Data shown:
○ ○ ○
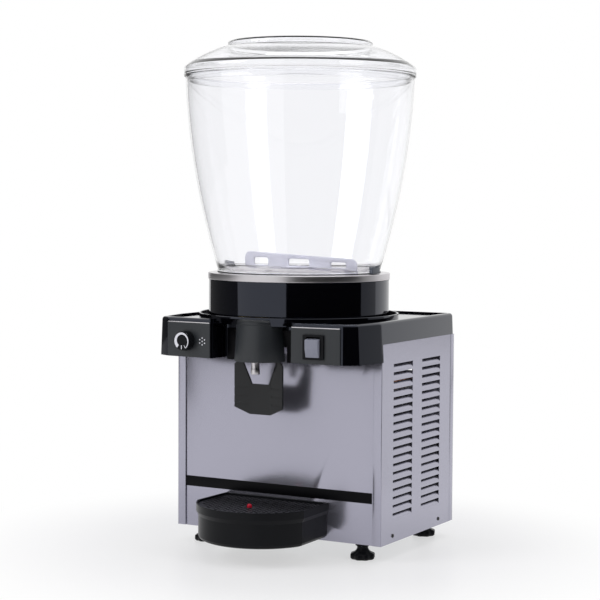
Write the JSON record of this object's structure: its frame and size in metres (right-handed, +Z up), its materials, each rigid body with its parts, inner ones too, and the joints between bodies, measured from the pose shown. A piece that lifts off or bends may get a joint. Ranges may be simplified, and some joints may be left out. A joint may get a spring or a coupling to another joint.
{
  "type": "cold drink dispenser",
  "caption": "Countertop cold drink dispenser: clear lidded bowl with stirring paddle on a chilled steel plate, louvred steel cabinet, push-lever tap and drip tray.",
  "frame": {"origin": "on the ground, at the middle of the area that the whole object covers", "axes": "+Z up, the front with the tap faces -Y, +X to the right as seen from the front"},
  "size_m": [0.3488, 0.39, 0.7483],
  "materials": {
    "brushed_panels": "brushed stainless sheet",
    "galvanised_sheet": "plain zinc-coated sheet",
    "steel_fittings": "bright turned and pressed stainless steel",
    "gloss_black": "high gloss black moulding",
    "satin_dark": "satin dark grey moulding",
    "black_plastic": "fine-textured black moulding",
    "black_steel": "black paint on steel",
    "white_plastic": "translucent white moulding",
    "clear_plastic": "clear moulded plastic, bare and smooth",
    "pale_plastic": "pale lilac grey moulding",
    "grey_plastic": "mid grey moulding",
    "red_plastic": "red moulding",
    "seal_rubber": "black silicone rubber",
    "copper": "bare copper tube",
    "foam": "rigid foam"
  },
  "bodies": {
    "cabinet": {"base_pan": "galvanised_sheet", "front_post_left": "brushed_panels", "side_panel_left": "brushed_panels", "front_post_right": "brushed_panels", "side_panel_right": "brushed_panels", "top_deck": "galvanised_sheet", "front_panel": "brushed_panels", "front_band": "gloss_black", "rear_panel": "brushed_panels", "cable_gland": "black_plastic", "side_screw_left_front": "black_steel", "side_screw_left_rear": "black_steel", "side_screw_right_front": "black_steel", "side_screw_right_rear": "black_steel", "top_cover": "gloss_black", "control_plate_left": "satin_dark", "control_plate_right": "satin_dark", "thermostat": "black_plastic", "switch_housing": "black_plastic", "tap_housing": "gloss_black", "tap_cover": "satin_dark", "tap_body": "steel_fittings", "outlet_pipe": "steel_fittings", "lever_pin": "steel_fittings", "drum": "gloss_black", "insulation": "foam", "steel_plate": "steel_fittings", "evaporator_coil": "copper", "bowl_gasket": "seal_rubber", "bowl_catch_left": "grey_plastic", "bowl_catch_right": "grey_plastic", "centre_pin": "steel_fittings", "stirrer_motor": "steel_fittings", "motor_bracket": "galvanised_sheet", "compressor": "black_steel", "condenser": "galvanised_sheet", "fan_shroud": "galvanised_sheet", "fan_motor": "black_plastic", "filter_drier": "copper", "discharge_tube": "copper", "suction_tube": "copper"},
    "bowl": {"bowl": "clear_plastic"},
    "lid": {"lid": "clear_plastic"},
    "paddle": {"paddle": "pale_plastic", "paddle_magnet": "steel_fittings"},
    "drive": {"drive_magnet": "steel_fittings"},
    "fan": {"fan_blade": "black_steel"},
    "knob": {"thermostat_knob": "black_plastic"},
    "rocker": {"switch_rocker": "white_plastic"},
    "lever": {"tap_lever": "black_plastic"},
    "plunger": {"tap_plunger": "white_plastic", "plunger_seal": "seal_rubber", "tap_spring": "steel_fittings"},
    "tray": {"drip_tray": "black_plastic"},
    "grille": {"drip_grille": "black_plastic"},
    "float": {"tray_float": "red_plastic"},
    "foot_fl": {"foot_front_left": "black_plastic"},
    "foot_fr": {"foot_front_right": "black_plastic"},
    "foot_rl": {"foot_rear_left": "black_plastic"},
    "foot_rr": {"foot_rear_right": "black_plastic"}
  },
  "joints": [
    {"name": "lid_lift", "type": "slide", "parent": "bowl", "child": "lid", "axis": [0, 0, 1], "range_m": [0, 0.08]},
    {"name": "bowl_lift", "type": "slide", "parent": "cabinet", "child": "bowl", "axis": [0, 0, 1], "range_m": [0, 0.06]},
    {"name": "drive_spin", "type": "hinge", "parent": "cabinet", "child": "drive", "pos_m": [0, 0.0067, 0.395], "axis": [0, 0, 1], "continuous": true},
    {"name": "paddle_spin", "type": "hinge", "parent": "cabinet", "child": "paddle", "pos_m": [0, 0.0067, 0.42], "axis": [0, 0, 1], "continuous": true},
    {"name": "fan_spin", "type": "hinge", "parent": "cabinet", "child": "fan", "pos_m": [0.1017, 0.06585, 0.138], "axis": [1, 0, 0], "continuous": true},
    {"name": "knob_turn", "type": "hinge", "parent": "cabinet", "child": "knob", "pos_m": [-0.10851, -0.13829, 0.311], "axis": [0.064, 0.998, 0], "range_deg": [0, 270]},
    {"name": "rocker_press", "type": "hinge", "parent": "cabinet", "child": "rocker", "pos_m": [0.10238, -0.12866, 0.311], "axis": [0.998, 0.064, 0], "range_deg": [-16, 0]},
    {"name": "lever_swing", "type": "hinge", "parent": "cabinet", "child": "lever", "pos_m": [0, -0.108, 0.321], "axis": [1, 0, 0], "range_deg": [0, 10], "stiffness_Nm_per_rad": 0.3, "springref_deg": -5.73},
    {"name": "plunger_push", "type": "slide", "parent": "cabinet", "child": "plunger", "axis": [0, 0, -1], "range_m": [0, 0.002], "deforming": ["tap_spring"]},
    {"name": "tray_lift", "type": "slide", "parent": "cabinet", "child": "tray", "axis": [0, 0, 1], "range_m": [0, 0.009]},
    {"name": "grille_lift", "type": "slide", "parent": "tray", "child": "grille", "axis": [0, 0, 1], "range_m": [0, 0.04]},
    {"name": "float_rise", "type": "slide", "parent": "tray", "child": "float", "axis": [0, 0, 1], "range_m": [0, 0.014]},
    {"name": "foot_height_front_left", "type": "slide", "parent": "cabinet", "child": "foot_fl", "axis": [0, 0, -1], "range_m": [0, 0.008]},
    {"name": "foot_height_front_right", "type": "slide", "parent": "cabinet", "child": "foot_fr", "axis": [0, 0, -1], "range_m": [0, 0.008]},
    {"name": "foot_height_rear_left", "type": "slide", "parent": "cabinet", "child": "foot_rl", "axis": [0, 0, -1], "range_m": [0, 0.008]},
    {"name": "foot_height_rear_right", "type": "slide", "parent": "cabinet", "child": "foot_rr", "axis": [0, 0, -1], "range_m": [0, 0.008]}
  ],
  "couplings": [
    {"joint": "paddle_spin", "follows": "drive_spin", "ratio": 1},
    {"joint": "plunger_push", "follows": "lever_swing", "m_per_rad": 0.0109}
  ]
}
○ ○ ○
Do this: Print the whole listing again, exactly.

Task answer:
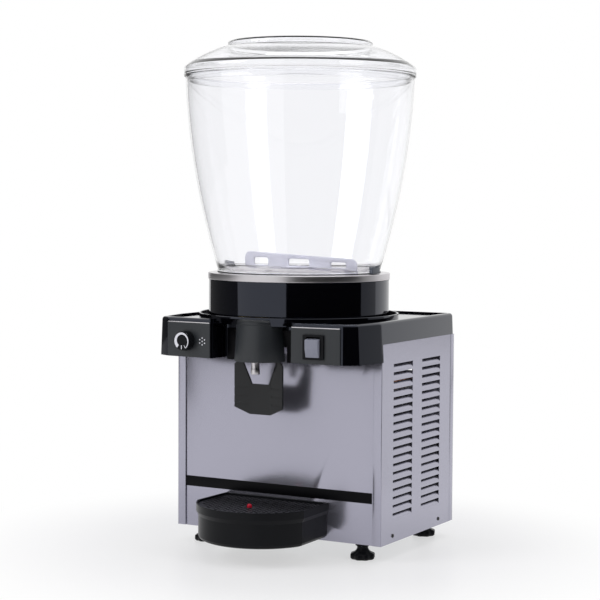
Write the JSON record of this object's structure: its frame and size in metres (right-handed, +Z up), its materials, each rigid body with its parts, inner ones too, and the joints between bodies, measured from the pose shown. A piece that lifts off or bends may get a joint. Ranges may be simplified, and some joints may be left out. A joint may get a spring or a coupling to another joint.
{
  "type": "cold drink dispenser",
  "caption": "Countertop cold drink dispenser: clear lidded bowl with stirring paddle on a chilled steel plate, louvred steel cabinet, push-lever tap and drip tray.",
  "frame": {"origin": "on the ground, at the middle of the area that the whole object covers", "axes": "+Z up, the front with the tap faces -Y, +X to the right as seen from the front"},
  "size_m": [0.3488, 0.39, 0.7483],
  "materials": {
    "brushed_panels": "brushed stainless sheet",
    "galvanised_sheet": "plain zinc-coated sheet",
    "steel_fittings": "bright turned and pressed stainless steel",
    "gloss_black": "high gloss black moulding",
    "satin_dark": "satin dark grey moulding",
    "black_plastic": "fine-textured black moulding",
    "black_steel": "black paint on steel",
    "white_plastic": "translucent white moulding",
    "clear_plastic": "clear moulded plastic, bare and smooth",
    "pale_plastic": "pale lilac grey moulding",
    "grey_plastic": "mid grey moulding",
    "red_plastic": "red moulding",
    "seal_rubber": "black silicone rubber",
    "copper": "bare copper tube",
    "foam": "rigid foam"
  },
  "bodies": {
    "cabinet": {"base_pan": "galvanised_sheet", "front_post_left": "brushed_panels", "side_panel_left": "brushed_panels", "front_post_right": "brushed_panels", "side_panel_right": "brushed_panels", "top_deck": "galvanised_sheet", "front_panel": "brushed_panels", "front_band": "gloss_black", "rear_panel": "brushed_panels", "cable_gland": "black_plastic", "side_screw_left_front": "black_steel", "side_screw_left_rear": "black_steel", "side_screw_right_front": "black_steel", "side_screw_right_rear": "black_steel", "top_cover": "gloss_black", "control_plate_left": "satin_dark", "control_plate_right": "satin_dark", "thermostat": "black_plastic", "switch_housing": "black_plastic", "tap_housing": "gloss_black", "tap_cover": "satin_dark", "tap_body": "steel_fittings", "outlet_pipe": "steel_fittings", "lever_pin": "steel_fittings", "drum": "gloss_black", "insulation": "foam", "steel_plate": "steel_fittings", "evaporator_coil": "copper", "bowl_gasket": "seal_rubber", "bowl_catch_left": "grey_plastic", "bowl_catch_right": "grey_plastic", "centre_pin": "steel_fittings", "stirrer_motor": "steel_fittings", "motor_bracket": "galvanised_sheet", "compressor": "black_steel", "condenser": "galvanised_sheet", "fan_shroud": "galvanised_sheet", "fan_motor": "black_plastic", "filter_drier": "copper", "discharge_tube": "copper", "suction_tube": "copper"},
    "bowl": {"bowl": "clear_plastic"},
    "lid": {"lid": "clear_plastic"},
    "paddle": {"paddle": "pale_plastic", "paddle_magnet": "steel_fittings"},
    "drive": {"drive_magnet": "steel_fittings"},
    "fan": {"fan_blade": "black_steel"},
    "knob": {"thermostat_knob": "black_plastic"},
    "rocker": {"switch_rocker": "white_plastic"},
    "lever": {"tap_lever": "black_plastic"},
    "plunger": {"tap_plunger": "white_plastic", "plunger_seal": "seal_rubber", "tap_spring": "steel_fittings"},
    "tray": {"drip_tray": "black_plastic"},
    "grille": {"drip_grille": "black_plastic"},
    "float": {"tray_float": "red_plastic"},
    "foot_fl": {"foot_front_left": "black_plastic"},
    "foot_fr": {"foot_front_right": "black_plastic"},
    "foot_rl": {"foot_rear_left": "black_plastic"},
    "foot_rr": {"foot_rear_right": "black_plastic"}
  },
  "joints": [
    {"name": "lid_lift", "type": "slide", "parent": "bowl", "child": "lid", "axis": [0, 0, 1], "range_m": [0, 0.08]},
    {"name": "bowl_lift", "type": "slide", "parent": "cabinet", "child": "bowl", "axis": [0, 0, 1], "range_m": [0, 0.06]},
    {"name": "drive_spin", "type": "hinge", "parent": "cabinet", "child": "drive", "pos_m": [0, 0.0067, 0.395], "axis": [0, 0, 1], "continuous": true},
    {"name": "paddle_spin", "type": "hinge", "parent": "cabinet", "child": "paddle", "pos_m": [0, 0.0067, 0.42], "axis": [0, 0, 1], "continuous": true},
    {"name": "fan_spin", "type": "hinge", "parent": "cabinet", "child": "fan", "pos_m": [0.1017, 0.06585, 0.138], "axis": [1, 0, 0], "continuous": true},
    {"name": "knob_turn", "type": "hinge", "parent": "cabinet", "child": "knob", "pos_m": [-0.10851, -0.13829, 0.311], "axis": [0.064, 0.998, 0], "range_deg": [0, 270]},
    {"name": "rocker_press", "type": "hinge", "parent": "cabinet", "child": "rocker", "pos_m": [0.10238, -0.12866, 0.311], "axis": [0.998, 0.064, 0], "range_deg": [-16, 0]},
    {"name": "lever_swing", "type": "hinge", "parent": "cabinet", "child": "lever", "pos_m": [0, -0.108, 0.321], "axis": [1, 0, 0], "range_deg": [0, 10], "stiffness_Nm_per_rad": 0.3, "springref_deg": -5.73},
    {"name": "plunger_push", "type": "slide", "parent": "cabinet", "child": "plunger", "axis": [0, 0, -1], "range_m": [0, 0.002], "deforming": ["tap_spring"]},
    {"name": "tray_lift", "type": "slide", "parent": "cabinet", "child": "tray", "axis": [0, 0, 1], "range_m": [0, 0.009]},
    {"name": "grille_lift", "type": "slide", "parent": "tray", "child": "grille", "axis": [0, 0, 1], "range_m": [0, 0.04]},
    {"name": "float_rise", "type": "slide", "parent": "tray", "child": "float", "axis": [0, 0, 1], "range_m": [0, 0.014]},
    {"name": "foot_height_front_left", "type": "slide", "parent": "cabinet", "child": "foot_fl", "axis": [0, 0, -1], "range_m": [0, 0.008]},
    {"name": "foot_height_front_right", "type": "slide", "parent": "cabinet", "child": "foot_fr", "axis": [0, 0, -1], "range_m": [0, 0.008]},
    {"name": "foot_height_rear_left", "type": "slide", "parent": "cabinet", "child": "foot_rl", "axis": [0, 0, -1], "range_m": [0, 0.008]},
    {"name": "foot_height_rear_right", "type": "slide", "parent": "cabinet", "child": "foot_rr", "axis": [0, 0, -1], "range_m": [0, 0.008]}
  ],
  "couplings": [
    {"joint": "paddle_spin", "follows": "drive_spin", "ratio": 1},
    {"joint": "plunger_push", "follows": "lever_swing", "m_per_rad": 0.0109}
  ]
}